• Task instructions:
Starting at the line that contains "Write the Blender Python", copy every line down to the line that contains "GAP = 0.3 * MM", inclusive, exactly as it stands. Omit all other lines.

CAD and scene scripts
+ + + +

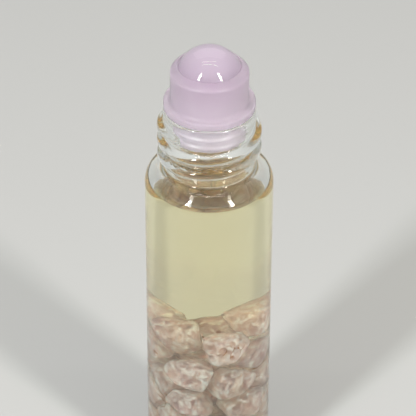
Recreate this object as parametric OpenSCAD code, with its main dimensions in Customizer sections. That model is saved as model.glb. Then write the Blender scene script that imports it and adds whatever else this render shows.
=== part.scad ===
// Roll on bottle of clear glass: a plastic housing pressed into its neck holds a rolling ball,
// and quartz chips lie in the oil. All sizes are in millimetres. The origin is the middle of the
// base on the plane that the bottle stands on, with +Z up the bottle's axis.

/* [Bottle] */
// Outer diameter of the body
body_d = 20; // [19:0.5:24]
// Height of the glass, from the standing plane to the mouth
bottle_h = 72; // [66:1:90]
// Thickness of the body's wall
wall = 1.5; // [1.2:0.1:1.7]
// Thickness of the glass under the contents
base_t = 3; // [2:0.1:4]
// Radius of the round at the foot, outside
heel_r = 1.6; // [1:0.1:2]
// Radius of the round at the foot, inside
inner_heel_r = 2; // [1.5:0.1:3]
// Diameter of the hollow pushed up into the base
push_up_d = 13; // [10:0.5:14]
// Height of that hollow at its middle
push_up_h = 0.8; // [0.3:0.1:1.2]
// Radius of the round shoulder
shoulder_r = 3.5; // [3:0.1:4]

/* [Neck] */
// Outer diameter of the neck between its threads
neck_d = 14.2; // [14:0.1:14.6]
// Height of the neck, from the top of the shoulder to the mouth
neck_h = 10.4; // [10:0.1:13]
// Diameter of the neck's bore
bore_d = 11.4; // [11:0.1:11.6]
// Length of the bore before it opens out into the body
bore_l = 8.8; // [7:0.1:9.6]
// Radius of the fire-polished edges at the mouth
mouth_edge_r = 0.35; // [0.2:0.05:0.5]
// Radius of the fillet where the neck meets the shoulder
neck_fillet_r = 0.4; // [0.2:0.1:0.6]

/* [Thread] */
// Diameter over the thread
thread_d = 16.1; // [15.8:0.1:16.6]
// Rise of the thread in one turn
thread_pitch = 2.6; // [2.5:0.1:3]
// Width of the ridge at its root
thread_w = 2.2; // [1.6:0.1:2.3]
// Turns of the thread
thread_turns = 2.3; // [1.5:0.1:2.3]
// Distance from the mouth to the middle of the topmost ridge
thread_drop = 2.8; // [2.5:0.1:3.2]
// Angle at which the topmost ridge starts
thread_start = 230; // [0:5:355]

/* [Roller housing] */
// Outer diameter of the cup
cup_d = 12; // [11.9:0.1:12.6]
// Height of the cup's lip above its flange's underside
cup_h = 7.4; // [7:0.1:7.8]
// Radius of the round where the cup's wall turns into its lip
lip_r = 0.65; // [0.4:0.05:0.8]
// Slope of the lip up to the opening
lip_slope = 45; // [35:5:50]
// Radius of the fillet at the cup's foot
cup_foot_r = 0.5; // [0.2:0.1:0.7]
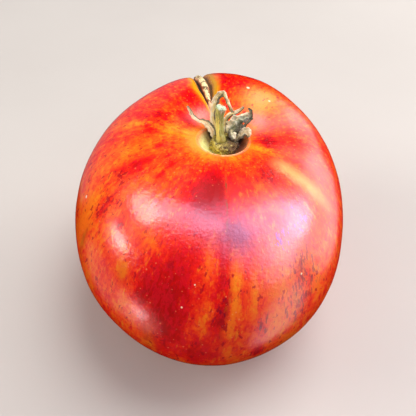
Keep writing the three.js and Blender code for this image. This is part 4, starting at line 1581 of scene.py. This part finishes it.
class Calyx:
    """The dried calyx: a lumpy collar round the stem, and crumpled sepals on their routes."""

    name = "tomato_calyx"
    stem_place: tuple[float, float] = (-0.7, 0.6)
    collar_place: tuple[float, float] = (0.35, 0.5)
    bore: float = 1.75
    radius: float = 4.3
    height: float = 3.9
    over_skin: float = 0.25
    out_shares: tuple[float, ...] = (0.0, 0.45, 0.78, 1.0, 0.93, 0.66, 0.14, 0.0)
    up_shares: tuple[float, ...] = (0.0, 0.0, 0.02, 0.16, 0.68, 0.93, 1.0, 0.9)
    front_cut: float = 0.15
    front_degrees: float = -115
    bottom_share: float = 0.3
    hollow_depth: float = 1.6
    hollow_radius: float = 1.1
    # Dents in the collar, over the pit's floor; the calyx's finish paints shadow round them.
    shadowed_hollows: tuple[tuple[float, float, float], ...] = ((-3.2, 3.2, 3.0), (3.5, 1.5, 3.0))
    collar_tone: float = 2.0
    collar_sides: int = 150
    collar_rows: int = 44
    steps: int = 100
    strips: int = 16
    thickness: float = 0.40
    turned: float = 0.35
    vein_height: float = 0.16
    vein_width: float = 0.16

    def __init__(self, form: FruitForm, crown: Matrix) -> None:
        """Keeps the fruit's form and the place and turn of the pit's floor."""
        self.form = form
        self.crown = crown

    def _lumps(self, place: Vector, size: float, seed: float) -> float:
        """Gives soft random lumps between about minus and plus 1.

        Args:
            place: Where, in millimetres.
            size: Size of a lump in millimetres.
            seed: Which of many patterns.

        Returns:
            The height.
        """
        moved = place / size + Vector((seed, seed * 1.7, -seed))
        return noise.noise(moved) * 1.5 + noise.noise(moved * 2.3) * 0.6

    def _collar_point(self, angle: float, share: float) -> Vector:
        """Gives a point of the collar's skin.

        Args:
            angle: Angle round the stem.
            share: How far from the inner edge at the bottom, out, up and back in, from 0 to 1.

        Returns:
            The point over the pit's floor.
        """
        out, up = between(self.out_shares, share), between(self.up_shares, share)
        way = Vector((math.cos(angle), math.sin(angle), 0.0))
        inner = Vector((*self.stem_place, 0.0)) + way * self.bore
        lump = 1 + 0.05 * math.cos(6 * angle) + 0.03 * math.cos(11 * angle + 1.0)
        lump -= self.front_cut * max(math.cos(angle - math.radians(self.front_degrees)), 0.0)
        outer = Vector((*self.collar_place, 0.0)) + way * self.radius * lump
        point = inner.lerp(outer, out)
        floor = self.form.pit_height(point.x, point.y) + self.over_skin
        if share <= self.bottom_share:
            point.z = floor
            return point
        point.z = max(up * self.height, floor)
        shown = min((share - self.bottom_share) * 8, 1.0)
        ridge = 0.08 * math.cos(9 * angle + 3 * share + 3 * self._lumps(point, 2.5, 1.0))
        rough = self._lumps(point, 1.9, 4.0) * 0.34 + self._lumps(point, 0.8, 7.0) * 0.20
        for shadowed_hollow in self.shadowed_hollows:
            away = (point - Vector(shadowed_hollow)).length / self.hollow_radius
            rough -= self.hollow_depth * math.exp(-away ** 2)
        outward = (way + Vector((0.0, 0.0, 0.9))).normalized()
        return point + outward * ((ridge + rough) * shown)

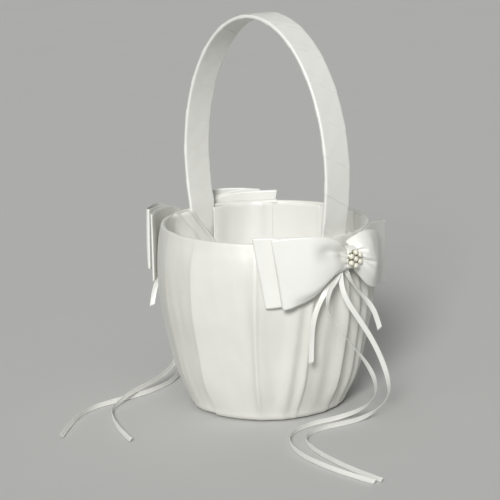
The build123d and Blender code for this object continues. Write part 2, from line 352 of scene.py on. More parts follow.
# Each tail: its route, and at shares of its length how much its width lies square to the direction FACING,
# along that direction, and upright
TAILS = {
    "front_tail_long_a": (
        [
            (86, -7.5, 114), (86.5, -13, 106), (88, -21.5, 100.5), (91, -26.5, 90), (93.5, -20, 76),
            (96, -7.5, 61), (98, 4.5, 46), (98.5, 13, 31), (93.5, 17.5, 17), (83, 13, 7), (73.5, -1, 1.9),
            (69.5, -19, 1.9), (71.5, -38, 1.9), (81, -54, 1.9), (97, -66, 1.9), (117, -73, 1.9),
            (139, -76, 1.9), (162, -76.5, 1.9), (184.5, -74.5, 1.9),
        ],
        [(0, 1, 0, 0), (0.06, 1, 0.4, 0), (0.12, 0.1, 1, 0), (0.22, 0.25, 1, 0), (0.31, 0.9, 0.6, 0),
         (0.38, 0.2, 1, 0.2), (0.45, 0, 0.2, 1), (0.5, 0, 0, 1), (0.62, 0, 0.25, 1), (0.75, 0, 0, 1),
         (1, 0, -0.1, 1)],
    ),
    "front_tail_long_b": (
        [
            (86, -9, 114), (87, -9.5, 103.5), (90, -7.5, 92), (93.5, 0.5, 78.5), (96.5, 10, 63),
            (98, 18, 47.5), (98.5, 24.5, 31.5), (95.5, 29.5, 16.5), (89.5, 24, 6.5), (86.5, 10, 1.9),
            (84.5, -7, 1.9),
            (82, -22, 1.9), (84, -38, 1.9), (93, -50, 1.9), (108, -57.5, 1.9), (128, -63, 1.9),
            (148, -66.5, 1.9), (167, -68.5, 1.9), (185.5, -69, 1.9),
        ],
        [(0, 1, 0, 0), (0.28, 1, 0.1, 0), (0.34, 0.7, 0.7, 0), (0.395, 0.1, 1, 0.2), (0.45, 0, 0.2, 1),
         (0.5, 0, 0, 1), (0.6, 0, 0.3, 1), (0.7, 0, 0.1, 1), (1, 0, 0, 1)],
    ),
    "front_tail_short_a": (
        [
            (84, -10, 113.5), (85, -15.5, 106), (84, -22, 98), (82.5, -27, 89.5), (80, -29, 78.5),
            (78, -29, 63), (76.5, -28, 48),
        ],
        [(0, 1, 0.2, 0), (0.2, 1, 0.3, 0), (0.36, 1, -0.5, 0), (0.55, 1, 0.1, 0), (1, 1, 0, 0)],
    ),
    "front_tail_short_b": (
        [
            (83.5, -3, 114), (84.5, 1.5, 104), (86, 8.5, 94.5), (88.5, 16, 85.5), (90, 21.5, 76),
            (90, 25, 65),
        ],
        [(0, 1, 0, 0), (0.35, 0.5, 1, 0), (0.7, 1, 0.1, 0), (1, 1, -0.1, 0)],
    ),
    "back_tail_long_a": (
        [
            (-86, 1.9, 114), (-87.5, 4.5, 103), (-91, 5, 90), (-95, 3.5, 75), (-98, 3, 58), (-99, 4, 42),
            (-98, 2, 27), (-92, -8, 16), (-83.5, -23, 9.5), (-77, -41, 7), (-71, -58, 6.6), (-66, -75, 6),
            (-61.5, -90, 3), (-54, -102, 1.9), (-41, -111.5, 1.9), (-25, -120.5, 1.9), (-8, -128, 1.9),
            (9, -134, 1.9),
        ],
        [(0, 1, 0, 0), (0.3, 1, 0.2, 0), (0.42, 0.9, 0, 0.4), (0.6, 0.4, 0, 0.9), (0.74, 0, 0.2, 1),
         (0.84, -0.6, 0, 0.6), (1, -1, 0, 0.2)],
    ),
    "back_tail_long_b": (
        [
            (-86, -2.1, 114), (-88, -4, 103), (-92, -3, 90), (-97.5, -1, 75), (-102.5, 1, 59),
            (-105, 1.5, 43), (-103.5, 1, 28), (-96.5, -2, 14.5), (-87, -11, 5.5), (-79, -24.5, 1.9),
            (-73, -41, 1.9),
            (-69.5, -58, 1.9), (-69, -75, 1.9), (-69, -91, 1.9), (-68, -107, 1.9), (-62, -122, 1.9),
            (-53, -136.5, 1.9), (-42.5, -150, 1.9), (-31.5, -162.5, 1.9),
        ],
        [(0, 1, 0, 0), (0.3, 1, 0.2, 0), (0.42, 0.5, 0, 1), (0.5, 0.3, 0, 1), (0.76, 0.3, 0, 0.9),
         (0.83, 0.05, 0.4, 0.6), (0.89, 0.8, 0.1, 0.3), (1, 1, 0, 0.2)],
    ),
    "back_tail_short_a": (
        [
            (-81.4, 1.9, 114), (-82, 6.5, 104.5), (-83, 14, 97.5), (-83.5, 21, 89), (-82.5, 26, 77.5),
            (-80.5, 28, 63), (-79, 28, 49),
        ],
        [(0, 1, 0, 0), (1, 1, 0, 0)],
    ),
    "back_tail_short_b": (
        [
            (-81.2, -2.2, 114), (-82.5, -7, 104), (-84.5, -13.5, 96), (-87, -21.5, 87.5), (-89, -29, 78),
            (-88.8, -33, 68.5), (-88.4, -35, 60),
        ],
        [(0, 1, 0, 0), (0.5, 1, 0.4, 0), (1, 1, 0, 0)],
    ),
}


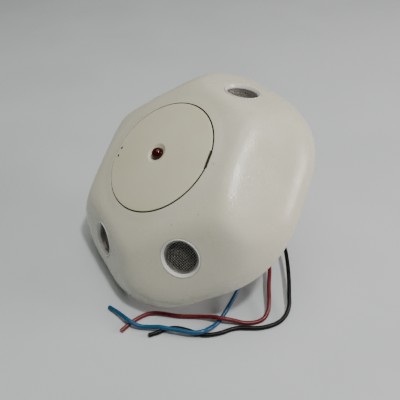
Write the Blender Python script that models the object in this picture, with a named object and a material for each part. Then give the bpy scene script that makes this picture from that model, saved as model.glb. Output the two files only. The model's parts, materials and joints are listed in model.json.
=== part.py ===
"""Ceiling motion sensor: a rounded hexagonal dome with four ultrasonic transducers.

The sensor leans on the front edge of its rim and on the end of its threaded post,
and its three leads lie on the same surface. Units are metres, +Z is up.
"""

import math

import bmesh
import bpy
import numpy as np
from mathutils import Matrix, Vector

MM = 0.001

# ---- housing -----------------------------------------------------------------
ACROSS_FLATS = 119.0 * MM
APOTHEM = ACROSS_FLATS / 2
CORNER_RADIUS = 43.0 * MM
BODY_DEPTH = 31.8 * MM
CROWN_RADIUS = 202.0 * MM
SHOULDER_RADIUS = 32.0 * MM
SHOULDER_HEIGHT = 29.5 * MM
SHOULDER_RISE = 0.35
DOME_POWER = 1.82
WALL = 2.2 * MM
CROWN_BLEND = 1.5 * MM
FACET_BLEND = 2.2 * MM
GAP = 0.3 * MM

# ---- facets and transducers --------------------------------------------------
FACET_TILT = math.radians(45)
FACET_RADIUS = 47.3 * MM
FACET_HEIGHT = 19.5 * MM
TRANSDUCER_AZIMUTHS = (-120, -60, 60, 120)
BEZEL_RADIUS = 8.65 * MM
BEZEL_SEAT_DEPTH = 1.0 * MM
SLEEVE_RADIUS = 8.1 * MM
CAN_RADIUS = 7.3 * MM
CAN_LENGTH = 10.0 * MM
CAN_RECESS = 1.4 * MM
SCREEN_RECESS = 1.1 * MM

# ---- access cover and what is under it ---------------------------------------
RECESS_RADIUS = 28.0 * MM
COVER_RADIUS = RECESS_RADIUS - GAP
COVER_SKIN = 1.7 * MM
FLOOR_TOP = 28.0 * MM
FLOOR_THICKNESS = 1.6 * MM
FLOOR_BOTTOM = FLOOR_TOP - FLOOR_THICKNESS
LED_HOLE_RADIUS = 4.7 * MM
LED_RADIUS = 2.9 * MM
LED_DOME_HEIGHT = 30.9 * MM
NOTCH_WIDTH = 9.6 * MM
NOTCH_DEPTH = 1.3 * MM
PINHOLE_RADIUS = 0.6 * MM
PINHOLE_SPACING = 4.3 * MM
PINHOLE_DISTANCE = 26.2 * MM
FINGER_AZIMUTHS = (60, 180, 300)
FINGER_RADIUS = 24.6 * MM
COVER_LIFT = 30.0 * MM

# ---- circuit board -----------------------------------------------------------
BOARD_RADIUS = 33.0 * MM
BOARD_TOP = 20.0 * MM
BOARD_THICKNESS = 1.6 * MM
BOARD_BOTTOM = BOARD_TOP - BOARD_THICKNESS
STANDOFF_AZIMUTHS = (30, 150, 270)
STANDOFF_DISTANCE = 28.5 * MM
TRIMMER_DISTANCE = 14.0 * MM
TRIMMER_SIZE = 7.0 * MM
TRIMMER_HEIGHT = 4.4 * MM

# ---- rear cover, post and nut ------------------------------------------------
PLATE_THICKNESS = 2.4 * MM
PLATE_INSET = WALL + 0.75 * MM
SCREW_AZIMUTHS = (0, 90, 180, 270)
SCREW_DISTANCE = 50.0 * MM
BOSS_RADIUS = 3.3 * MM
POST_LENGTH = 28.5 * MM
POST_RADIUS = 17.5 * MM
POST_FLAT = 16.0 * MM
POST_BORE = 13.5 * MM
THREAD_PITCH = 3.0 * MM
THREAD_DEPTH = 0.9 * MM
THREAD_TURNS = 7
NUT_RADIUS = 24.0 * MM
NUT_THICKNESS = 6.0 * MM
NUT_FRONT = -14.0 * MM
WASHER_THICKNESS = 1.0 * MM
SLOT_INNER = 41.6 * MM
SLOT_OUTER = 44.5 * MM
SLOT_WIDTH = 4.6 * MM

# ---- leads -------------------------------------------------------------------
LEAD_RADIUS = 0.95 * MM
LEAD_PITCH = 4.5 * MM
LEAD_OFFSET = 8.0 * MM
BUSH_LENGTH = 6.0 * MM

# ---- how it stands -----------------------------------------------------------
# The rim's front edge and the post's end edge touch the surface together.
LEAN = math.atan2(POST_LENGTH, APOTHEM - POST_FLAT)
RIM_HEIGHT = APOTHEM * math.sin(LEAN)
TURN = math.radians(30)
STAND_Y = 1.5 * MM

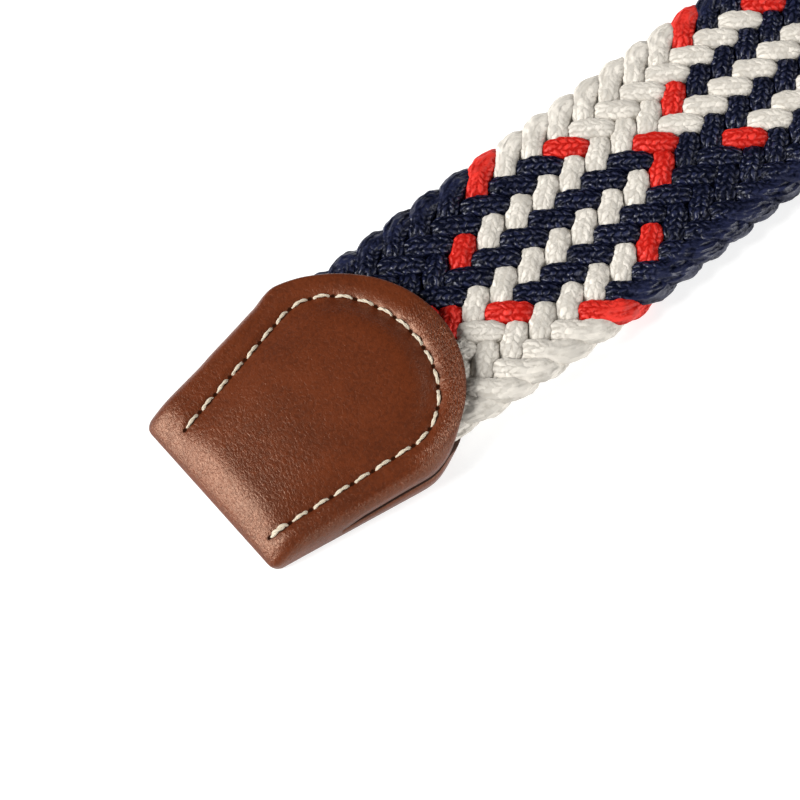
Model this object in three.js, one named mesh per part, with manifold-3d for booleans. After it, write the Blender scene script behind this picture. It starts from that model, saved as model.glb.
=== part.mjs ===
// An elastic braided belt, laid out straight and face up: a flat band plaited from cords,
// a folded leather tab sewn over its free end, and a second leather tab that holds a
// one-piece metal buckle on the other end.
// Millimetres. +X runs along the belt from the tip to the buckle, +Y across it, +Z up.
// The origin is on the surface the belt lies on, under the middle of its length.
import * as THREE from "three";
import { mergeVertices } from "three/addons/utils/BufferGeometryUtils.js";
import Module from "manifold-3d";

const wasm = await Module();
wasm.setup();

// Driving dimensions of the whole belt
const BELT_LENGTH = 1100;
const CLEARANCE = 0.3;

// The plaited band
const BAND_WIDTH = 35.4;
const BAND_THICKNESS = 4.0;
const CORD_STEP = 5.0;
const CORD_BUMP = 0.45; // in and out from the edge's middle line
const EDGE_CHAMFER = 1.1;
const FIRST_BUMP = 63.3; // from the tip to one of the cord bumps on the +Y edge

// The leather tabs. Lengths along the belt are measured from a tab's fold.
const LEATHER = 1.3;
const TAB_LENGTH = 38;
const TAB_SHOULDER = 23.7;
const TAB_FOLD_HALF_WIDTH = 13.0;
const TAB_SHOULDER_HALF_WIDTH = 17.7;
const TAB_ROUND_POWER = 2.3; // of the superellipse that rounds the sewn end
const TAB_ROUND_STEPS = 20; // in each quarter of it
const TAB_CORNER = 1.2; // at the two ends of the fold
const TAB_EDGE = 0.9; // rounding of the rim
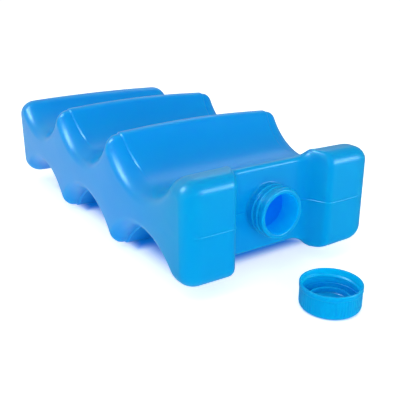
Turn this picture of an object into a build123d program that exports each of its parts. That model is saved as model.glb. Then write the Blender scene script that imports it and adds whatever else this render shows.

+ + + +

• The completed task:
Write the Blender Python script that models the object in this picture, with a named object and a material for each part. Then give the bpy scene script that makes this picture from that model, saved as model.glb. Output the two files only. The model's parts, materials and joints are listed in model.json.
=== part.py ===
"""Ceiling motion sensor: a rounded hexagonal dome with four ultrasonic transducers.

The sensor leans on the front edge of its rim and on the end of its threaded post,
and its three leads lie on the same surface. Units are metres, +Z is up.
"""

import math

import bmesh
import bpy
import numpy as np
from mathutils import Matrix, Vector

MM = 0.001

# ---- housing -----------------------------------------------------------------
ACROSS_FLATS = 119.0 * MM
APOTHEM = ACROSS_FLATS / 2
CORNER_RADIUS = 43.0 * MM
BODY_DEPTH = 31.8 * MM
CROWN_RADIUS = 202.0 * MM
SHOULDER_RADIUS = 32.0 * MM
SHOULDER_HEIGHT = 29.5 * MM
SHOULDER_RISE = 0.35
DOME_POWER = 1.82
WALL = 2.2 * MM
CROWN_BLEND = 1.5 * MM
FACET_BLEND = 2.2 * MM
GAP = 0.3 * MM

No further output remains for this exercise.